#### [TASK PROMPT]
Output exactly the lines from the first one down to the line containing "FOLD_TURNS = (45.0, 90.0, 135.0, 180.0)", inclusive.

#### [GIVEN ENTRIES]
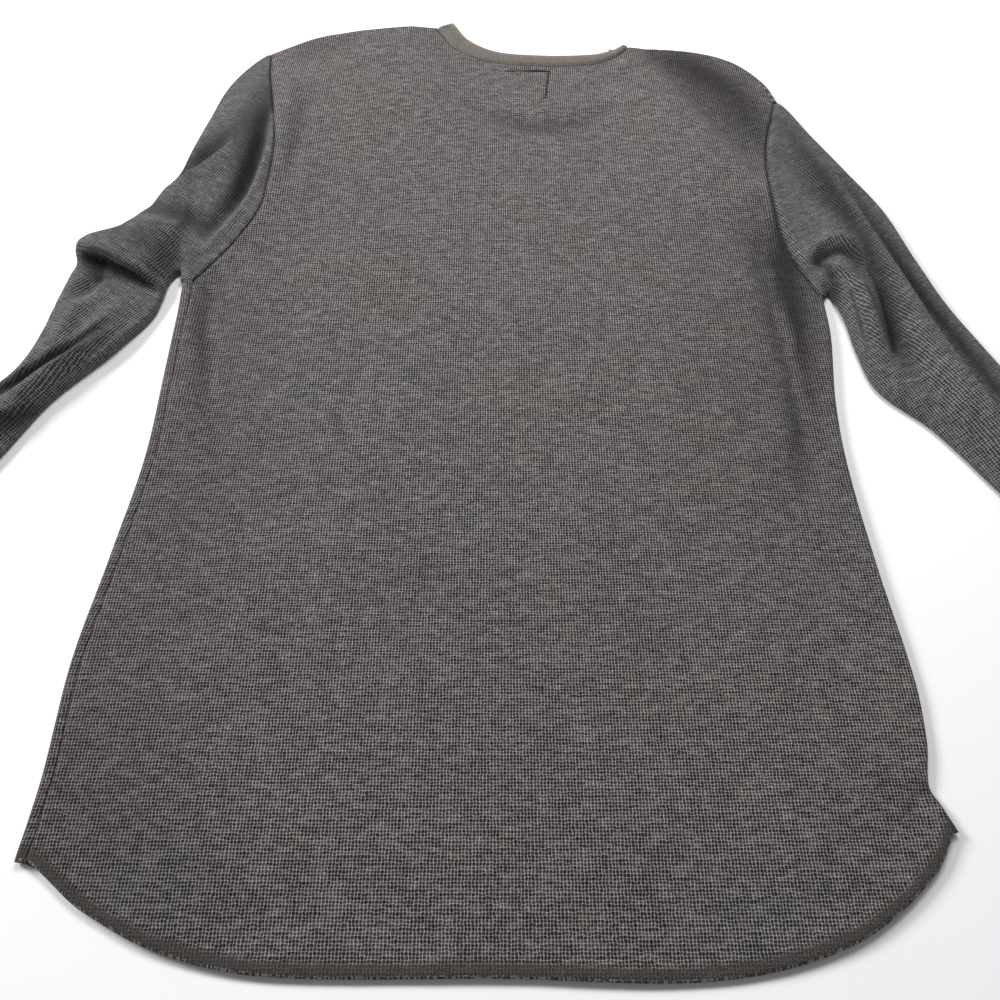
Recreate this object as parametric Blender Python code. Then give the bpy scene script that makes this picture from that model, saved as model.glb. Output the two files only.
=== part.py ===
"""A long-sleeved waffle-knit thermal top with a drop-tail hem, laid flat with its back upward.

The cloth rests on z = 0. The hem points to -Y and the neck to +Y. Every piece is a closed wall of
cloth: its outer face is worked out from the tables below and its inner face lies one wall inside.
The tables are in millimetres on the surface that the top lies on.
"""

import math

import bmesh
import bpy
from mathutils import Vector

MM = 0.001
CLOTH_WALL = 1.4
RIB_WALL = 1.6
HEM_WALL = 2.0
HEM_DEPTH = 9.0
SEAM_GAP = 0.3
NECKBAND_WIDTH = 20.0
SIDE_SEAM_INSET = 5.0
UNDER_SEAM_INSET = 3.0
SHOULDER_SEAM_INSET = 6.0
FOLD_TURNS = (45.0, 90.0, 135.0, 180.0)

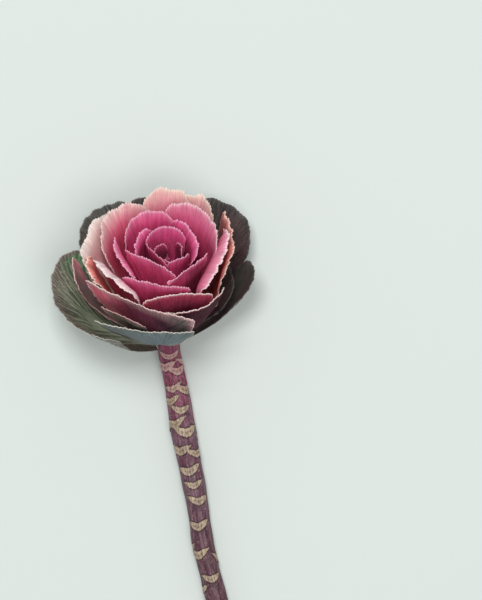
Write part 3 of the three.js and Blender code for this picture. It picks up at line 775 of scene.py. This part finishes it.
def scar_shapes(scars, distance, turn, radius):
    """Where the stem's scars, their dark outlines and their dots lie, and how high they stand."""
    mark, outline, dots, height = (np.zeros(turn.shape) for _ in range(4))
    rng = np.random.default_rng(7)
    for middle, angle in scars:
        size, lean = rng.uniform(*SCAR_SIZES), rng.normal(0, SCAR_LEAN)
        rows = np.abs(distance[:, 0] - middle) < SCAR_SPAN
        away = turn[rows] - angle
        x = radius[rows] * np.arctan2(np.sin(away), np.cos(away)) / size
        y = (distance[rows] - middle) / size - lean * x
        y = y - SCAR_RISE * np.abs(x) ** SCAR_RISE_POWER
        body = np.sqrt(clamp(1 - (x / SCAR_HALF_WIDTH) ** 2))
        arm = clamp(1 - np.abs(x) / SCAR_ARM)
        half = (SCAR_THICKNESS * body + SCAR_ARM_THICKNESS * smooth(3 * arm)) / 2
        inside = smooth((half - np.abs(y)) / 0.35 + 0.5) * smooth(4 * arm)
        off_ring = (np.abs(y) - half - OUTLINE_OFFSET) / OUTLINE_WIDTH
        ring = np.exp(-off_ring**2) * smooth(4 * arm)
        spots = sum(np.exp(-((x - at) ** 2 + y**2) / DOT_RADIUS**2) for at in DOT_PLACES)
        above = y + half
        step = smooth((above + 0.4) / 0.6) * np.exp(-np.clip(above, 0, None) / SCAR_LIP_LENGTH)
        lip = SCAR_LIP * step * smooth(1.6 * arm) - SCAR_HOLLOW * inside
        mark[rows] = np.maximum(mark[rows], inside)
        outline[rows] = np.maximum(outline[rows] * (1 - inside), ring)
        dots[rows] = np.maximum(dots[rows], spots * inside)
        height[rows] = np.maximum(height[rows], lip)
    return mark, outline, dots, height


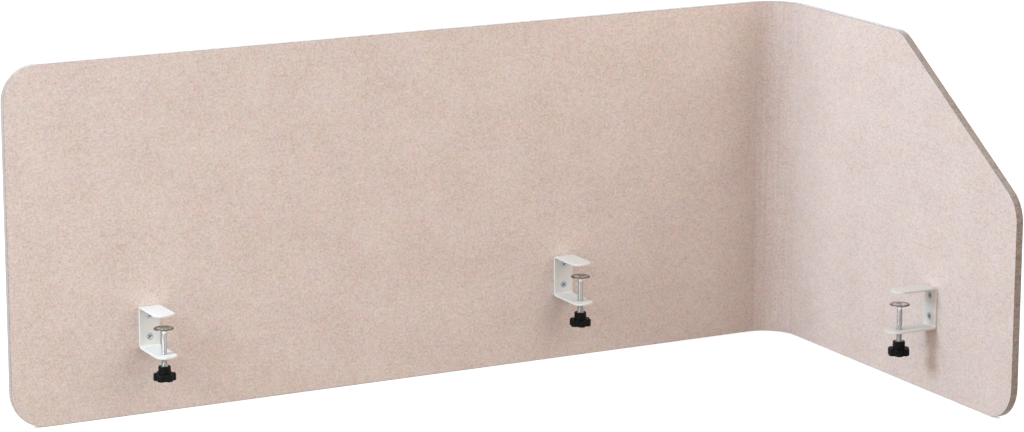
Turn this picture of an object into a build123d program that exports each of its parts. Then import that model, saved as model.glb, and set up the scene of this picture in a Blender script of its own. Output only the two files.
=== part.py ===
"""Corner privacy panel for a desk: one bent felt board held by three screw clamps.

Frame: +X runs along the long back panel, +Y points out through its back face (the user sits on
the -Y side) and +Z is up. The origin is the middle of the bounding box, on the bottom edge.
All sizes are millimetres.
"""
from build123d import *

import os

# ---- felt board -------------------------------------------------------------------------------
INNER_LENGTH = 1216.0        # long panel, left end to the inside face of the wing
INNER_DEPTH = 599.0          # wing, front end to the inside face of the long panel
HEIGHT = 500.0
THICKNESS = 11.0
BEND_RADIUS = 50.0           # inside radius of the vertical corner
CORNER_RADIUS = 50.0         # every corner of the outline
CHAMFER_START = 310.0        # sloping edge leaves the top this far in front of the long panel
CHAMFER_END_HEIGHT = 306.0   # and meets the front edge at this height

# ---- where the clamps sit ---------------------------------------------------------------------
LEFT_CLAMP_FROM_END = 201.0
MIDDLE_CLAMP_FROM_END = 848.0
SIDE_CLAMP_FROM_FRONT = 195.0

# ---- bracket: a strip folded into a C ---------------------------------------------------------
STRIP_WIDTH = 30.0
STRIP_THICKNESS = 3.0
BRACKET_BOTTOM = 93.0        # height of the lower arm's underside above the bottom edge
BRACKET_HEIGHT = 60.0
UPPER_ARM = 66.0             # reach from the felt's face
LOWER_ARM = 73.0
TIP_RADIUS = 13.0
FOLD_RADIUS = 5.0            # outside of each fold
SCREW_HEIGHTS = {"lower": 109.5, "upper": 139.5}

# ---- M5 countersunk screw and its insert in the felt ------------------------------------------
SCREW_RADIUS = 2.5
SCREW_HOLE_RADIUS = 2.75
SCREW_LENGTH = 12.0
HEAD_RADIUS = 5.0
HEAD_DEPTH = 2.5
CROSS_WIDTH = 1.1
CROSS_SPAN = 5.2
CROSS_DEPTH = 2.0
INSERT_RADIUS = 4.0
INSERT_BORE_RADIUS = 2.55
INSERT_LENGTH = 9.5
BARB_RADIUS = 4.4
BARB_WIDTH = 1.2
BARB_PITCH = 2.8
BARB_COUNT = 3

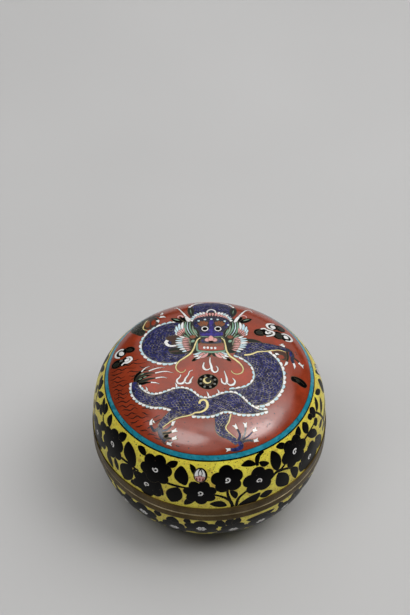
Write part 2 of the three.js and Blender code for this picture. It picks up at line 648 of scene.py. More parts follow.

#### [EXERCISE OUTPUT]
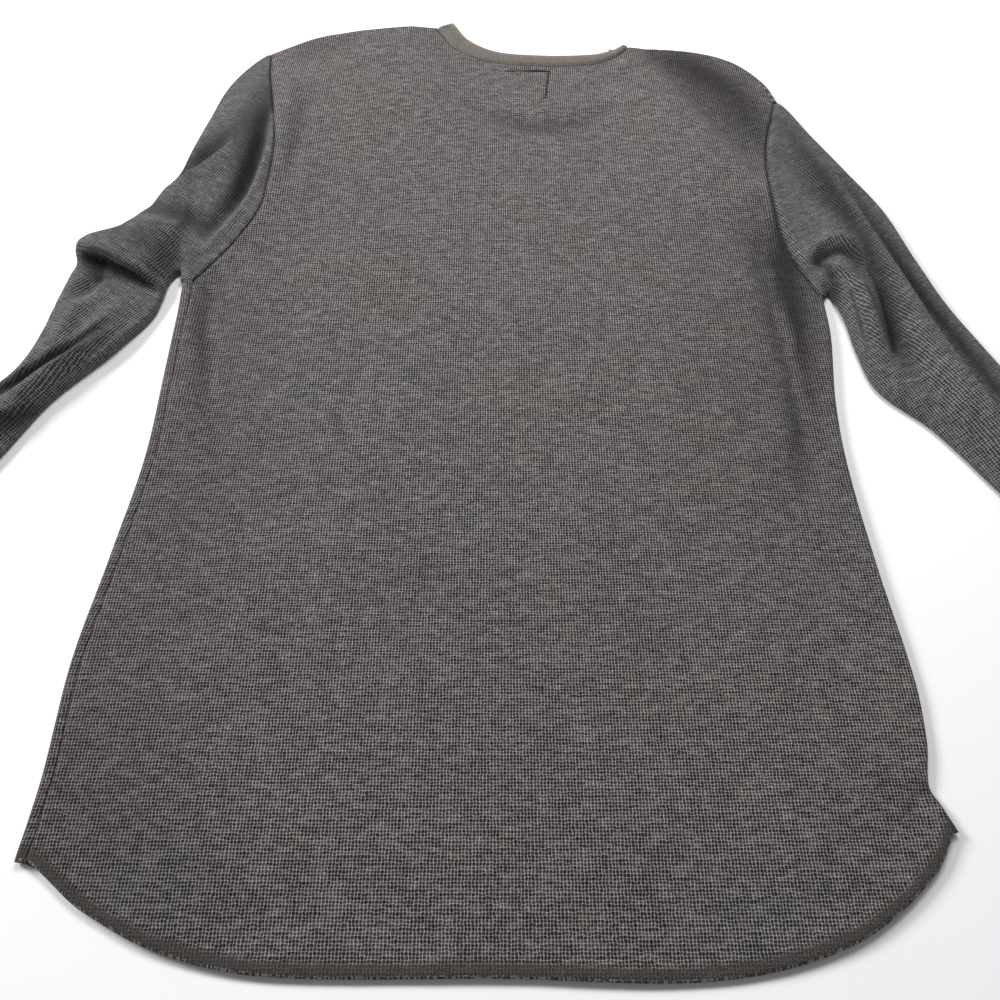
Recreate this object as parametric Blender Python code. Then give the bpy scene script that makes this picture from that model, saved as model.glb. Output the two files only.
=== part.py ===
"""A long-sleeved waffle-knit thermal top with a drop-tail hem, laid flat with its back upward.

The cloth rests on z = 0. The hem points to -Y and the neck to +Y. Every piece is a closed wall of
cloth: its outer face is worked out from the tables below and its inner face lies one wall inside.
The tables are in millimetres on the surface that the top lies on.
"""

import math

import bmesh
import bpy
from mathutils import Vector

MM = 0.001
CLOTH_WALL = 1.4
RIB_WALL = 1.6
HEM_WALL = 2.0
HEM_DEPTH = 9.0
SEAM_GAP = 0.3
NECKBAND_WIDTH = 20.0
SIDE_SEAM_INSET = 5.0
UNDER_SEAM_INSET = 3.0
SHOULDER_SEAM_INSET = 6.0
FOLD_TURNS = (45.0, 90.0, 135.0, 180.0)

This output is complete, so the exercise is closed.